Troubleshooting Common Pitfalls

Even with careful planning, issues can arise:

  • Uneven Load Distribution: If using algorithms like Round Robin with heterogeneous servers or IP Hash with skewed traffic sources, some servers may become overloaded while others are underutilized. Re-evaluate algorithm choice or consider weighted algorithms.
  • Session Persistence Problems: Users losing shopping cart contents or being logged out unexpectedly often points to issues with sticky session configuration. Verify cookie settings, timeouts, or IP Hash configurations. Ensure backend servers are correctly handling session data.
  • Health Check Misconfiguration: Servers being marked down incorrectly (flapping) can disrupt traffic flow. Check health check sensitivity (timeouts, frequency, thresholds). Ensure the health check endpoint itself is reliable and representative of server health.
  • Load Balancer Bottleneck: In high-traffic scenarios, the load balancer itself might become the bottleneck. Monitor its resource utilization. Consider upgrading the load balancer instance, scaling out the load balancer tier, or offloading tasks like SSL to dedicated hardware if applicable.

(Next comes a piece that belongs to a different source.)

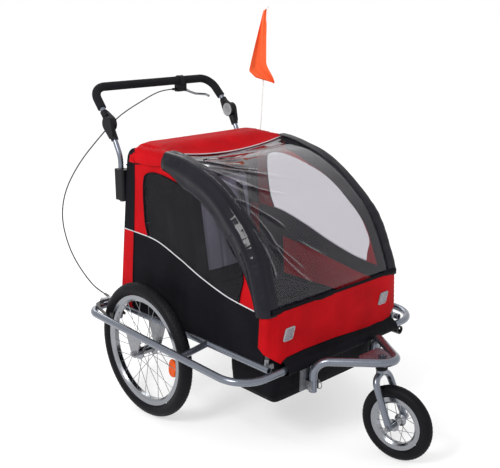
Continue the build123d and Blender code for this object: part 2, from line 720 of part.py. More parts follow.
# --- Brake ----------------------------------------------------------------------------------------------
def brake_lever_bracket():
    """Clamp ring on the grip, with the yoke that holds the lever's pin and the cable's barrel."""
    y, z = HANDLE_CORNER[1:]
    ring_part = pipe((LEVER_X - 12, y, z), (LEVER_X + 12, y, z), FOAM_R + 4, FOAM_R)
    yoke = block((112, 160), (y - 10, y + 10), (1103, 1134)) - rod((100, y, z), (170, y, z), FOAM_R)
    slot = block((130, 170), (y - 5, y + 5), (1090, 1124))
    barrel = rod((94, y, 1114), (116, y, 1114), 5)
    x, _, pin_z = LEVER_PIVOT
    pin = rod((x, y - 13, pin_z), (x, y + 13, pin_z), 2.5)
    return ring_part + yoke - slot + barrel + pin


def brake_lever():
    """Two-finger lever blade, hinged on the bracket's pin."""
    x, y, z = LEVER_PIVOT
    plane = Plane((0, y + 4.6, 0), x_dir=(1, 0, 0), z_dir=(0, -1, 0))
    boss = hulled(plane, [(x, z, 7), (x + 28, z - 12, 5)], 9.2)
    points = [(x + 22, y, z - 10), (x + 62, y, z - 24), (x + 118, y, z - 31)]
    tip = (x + 134, y, z - 38)
    blade = bent(points + [tip], [60, 22], 5.2) + Pos(*tip) * Sphere(6)
    return boss + blade - rod((x, y - 20, z), (x, y + 20, z), 2.5 + RUNNING)


CALIPER_AT = Vector(-REAR_X, GUARD_REAR_Y, GUARD_REAR_Z)
CALIPER_RADIAL = Vector(0, GUARD_REAR_Y - REAR_Y, GUARD_REAR_Z - REAR_R).normalized()
# Local x runs across the rim, local y points away from the wheel, and local z runs along the pivot bolt.
CALIPER_PLANE = Plane(CALIPER_AT, x_dir=(1, 0, 0), z_dir=Vector(1, 0, 0).cross(CALIPER_RADIAL))


OUTER_ARM_LEVEL = 17.0
INNER_ARM_LEVEL = 23.5
STOP_LEVEL = 30.0
CABLE_BASE = CALIPER_PLANE.from_local_coords(Vector(33, 13, STOP_LEVEL + 1.5))
CABLE_DOWN = Vector(22, -21, -21).normalized()
CABLE_STOP = CABLE_BASE - CABLE_DOWN * 14


def in_caliper(shape):
    return CALIPER_PLANE.location * shape


def caliper_bolt_hole():
    return in_caliper(rod((0, 0, -20), (0, 0, 20), 3.1))


def brake_pivot():
    """Caliper bolt through the guard tube, its spacer and nuts, and the arm with the cable's stop."""
    bolt = rod((0, 0, -18), (0, 0, 36), 3)
    spacer = rod((0, 0, GUARD_R + 0.15), (0, 0, OUTER_ARM_LEVEL - 0.2), 8)
    nut = hexagon((0, 0, STOP_LEVEL + 3), (0, 0, STOP_LEVEL + 7), 11)
    low_nut = hexagon((0, 0, -17), (0, 0, -GUARD_R - 0.15), 11)
    stop_arm = block((-7, 30), (-5, 5), (STOP_LEVEL, STOP_LEVEL + 3))
    stop_arm = stop_arm + block((26, 38), (-5, 19), (STOP_LEVEL, STOP_LEVEL + 3))
    barrel = rod(CABLE_BASE + CABLE_DOWN * 3, CABLE_STOP, 5)
    return in_caliper(bolt + spacer + nut + low_nut + stop_arm) + barrel


def brake_arm(side, level):
    """One caliper arm with its brake block; side is -1 for the outer arm and 1 for the inner."""
    outline = [
        (0, 0, 8), (side * 24, -6, 6), (side * 31, -34, 4.5), (side * 31, -CALIPER_REACH - 8, 4.5),
    ]
    arm = None
    for a, b in zip(outline, outline[1:]):
        piece = hulled(Plane((0, 0, level)), [a, b], 6)
        arm = piece if arm is None else arm + piece
    block_x = sorted((side * 17.5, side * 29))
    pad = block(block_x, (-CALIPER_REACH - 5, -CALIPER_REACH + 5), (level + 3 - 22, level + 3 + 22))
    hole = rod((0, 0, level - 1), (0, 0, level + 7), 3 + RUNNING)
    return in_caliper(arm + fillet(pad.edges().filter_by(Axis.Z), 2) - hole)


def cable_route():
    """The brake cable's corner points, from the lever's barrel to the caliper's barrel."""
    return [
        (94, 681, 1114), (44, 681, 1114), (-20, 667, 1102), (-88, 653, 1081), (-154, 640, 1060),
        (-218, 628, 1034), (-276, 620, 996), (-325, 624, 952), (-368, 638, 903), (-406, 651, 848),
        (-438, 660, 790), (-457, 665, 728), (-463, 664, 664), (-457, 656, 600), (-446, 641, 540),
        (-431, 616, 486), (-412, 585, 436), tuple(CABLE_STOP - CABLE_DOWN * 36), tuple(CABLE_STOP),
    ]


def cable_bends(points):
    """Bend radius at each corner: 0.45 of the shorter run, over the tangent of half the turn."""
    radii = []
    for before, corner, after in zip(points, points[1:], points[2:]):
        run_in = Vector(corner) - Vector(before)
        run_out = Vector(after) - Vector(corner)
        half_turn = math.radians(run_in.get_angle(run_out)) / 2
        radii.append(0.45 * min(run_in.length, run_out.length) / math.tan(half_turn))
    return radii


def brake_cable():
    points = cable_route()
    bends = cable_bends(points)
    path = FilletPolyline(*points, radius=bends)
    cable = bent(points, bends, CABLE_R)
    print("cable bend radii:", " ".join(f"{r:.0f}" for r in bends))
    runs = [(Vector(b) - Vector(a)).length for a, b in zip(points, points[1:])]
    print("cable runs:", " ".join(f"{r:.0f}" for r in runs))
    print(f"cable length {path.length:.0f}, volume ratio {cable.volume / (math.pi * CABLE_R**2 * path.length):.4f}")
    return cable


# --- Write the sub-parts --------------------------------------------------------------------------------
os.makedirs("parts", exist_ok=True)

export("guard_tube_right", guard_tube())
export("guard_tube_left", left(guard_tube()))
export("front_crossbar", front_crossbar())
export("side_rail_right", side_rail())
export("side_rail_left", left(side_rail()))
export("frame_crossbars", *frame_crossbars())
export("wheel_dropouts", *wheel_dropouts())
export("hoop_brackets", *hoop_brackets())
export("side_hoop_right", side_hoop())
export("side_hoop_left", left(side_hoop()))
export("roof_spreader_bars", *roof_spreader_bars())
export("handle_clamps", *pair(handle_clamp()))
export("handle_stems", *pair(handle_stem()))
export("tilt_hubs_fixed", *pair(tilt_hub_fixed()))
export("rear_axles", *rear_axles())
export("axle_nuts", *axle_nuts())
export("front_arm", front_arm())
export("arm_brackets", *arm_brackets())
export("swivel_head", swivel_head())
export("brake_pivot", brake_pivot())
export("roof_cover", roof_cover())
export("side_panel_right", side_panel())
export("side_panel_left", left(side_panel()))
export("rear_panel", rear_panel())
export("front_panel", front_panel())
export("front_cover", front_cover())
export("cover_hem", cover_hem())
export("floor_tub", floor_tub())
export("seat", seat_cushion(), seat_back())
export("reflectors", *reflectors())
export("flag_pole", flag_pole())
export("flag", flag())
export("flag_socket", flag_socket())
export("tow_receiver", tow_receiver())
export("tilt_hubs_moving", *pair(tilt_hub_moving()))
export("handle_tube", handle_tube())
export("foam_grip", foam_grip())
export("brake_lever_bracket", brake_lever_bracket())
export("brake_lever", brake_lever())
export("brake_cable", brake_cable())
export("tilt_button_right", tilt_button())
export("tilt_button_left", left(tilt_button()))
export("brake_arm_outer", brake_arm(-1, OUTER_ARM_LEVEL))
export("brake_arm_inner", brake_arm(1, INNER_ARM_LEVEL))
export("lock_pin_right", lock_pin())
export("lock_pin_left", left(lock_pin()))
for side, name in ((-1, "right"), (1, "left")):
    for piece, shapes in rear_wheel(side).items():
        export(f"{name}_{piece}", *shapes)
export("fork", fork())
export("front_axle", *front_axle())
for piece, shapes in front_wheel().items():
    export(f"front_{piece}", *shapes)
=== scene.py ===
"""Child bicycle trailer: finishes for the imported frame, and the cabin, seat, tyres and cable round it."""

import json
import math

import bpy
from mathutils import Matrix, Vector, noise
from mathutils.geometry import delaunay_2d_cdt


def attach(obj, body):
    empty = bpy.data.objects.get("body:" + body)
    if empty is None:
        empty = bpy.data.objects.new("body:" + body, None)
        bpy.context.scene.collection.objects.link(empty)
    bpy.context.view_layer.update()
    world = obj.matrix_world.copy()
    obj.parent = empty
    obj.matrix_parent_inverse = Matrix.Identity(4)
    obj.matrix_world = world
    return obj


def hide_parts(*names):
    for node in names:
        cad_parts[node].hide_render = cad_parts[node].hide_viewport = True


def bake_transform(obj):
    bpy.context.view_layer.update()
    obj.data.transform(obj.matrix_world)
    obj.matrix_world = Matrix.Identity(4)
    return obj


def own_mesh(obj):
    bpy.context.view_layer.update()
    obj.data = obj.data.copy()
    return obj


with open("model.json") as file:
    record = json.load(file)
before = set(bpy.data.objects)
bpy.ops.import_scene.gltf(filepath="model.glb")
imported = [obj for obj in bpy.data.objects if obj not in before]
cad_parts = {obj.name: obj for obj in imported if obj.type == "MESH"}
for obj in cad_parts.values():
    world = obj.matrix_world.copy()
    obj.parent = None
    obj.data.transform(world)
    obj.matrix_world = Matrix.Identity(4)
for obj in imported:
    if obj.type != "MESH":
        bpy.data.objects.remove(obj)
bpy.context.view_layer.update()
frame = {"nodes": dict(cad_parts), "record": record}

# The cabin's shape, in metres. Y and Z outline of the two hoops' cover, from the front foot over the roof.
ARCH_CORNERS = (
    (-0.304, 0.353), (-0.304, 0.530), (-0.235, 0.726), (-0.022, 0.905),
    (0.190, 0.957), (0.450, 0.957), (0.480, 0.353),
)
ARCH_RADII = (0.250, 0.380, 0.480, 0.480, 0.052)
SIDE_BOTTOM_Z = 0.353
SIDE_HALF_WIDTH = 0.337
SIDE_LEAN = 0.0595
HEM_Z = 0.520
ROOF_FRONT_Y = 0.231
ROOF_CREST_Y = 0.335
ROOF_SAG = 0.032
ROOF_PUFF = 0.014
ROOF_REAR_Z = 0.905
CLOTH = 0.0015
FILM = 0.0008

# The reflective piping between the side's black skirt and its red border, and the side window's upper edge.
PIPING = (
    (0.405, 0.648), (0.301, 0.645), (0.225, 0.631), (0.131, 0.603), (0.025, 0.568),
    (-0.101, 0.535), (-0.200, 0.522), (-0.276, 0.5155),
)
WINDOW_TOP = (
    (0.318, 0.646), (0.338, 0.700), (0.350, 0.790), (0.348, 0.850), (0.330, 0.872), (0.283, 0.882),
    (0.210, 0.876), (0.102, 0.852), (0.024, 0.824), (-0.050, 0.785), (-0.110, 0.730),
    (-0.158, 0.670), (-0.186, 0.612), (-0.176, 0.560), (-0.170, 0.526),
)
REAR_BAND_Y = 0.405
REAR_EDGE_Y = 0.4652
BAND_PIPING_Z = 0.648
BORDER_TOP_Z = 0.9565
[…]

In conclusion, server load balancing is a cornerstone of modern application delivery. Moving beyond basic implementations requires a nuanced understanding of algorithms, careful configuration of health checks and session persistence, and leveraging advanced features like SSL offloading and caching. Integrating security, planning for scalability, ensuring redundancy through HA pairs, and committing to continuous monitoring are vital. By decoding and mastering these subtle aspects of load balancing, organizations can ensure their applications deliver the optimal performance, reliability, and seamless user experience demanded in today's competitive digital landscape. It is an ongoing discipline, requiring adaptation and refinement as traffic patterns evolve and application needs change.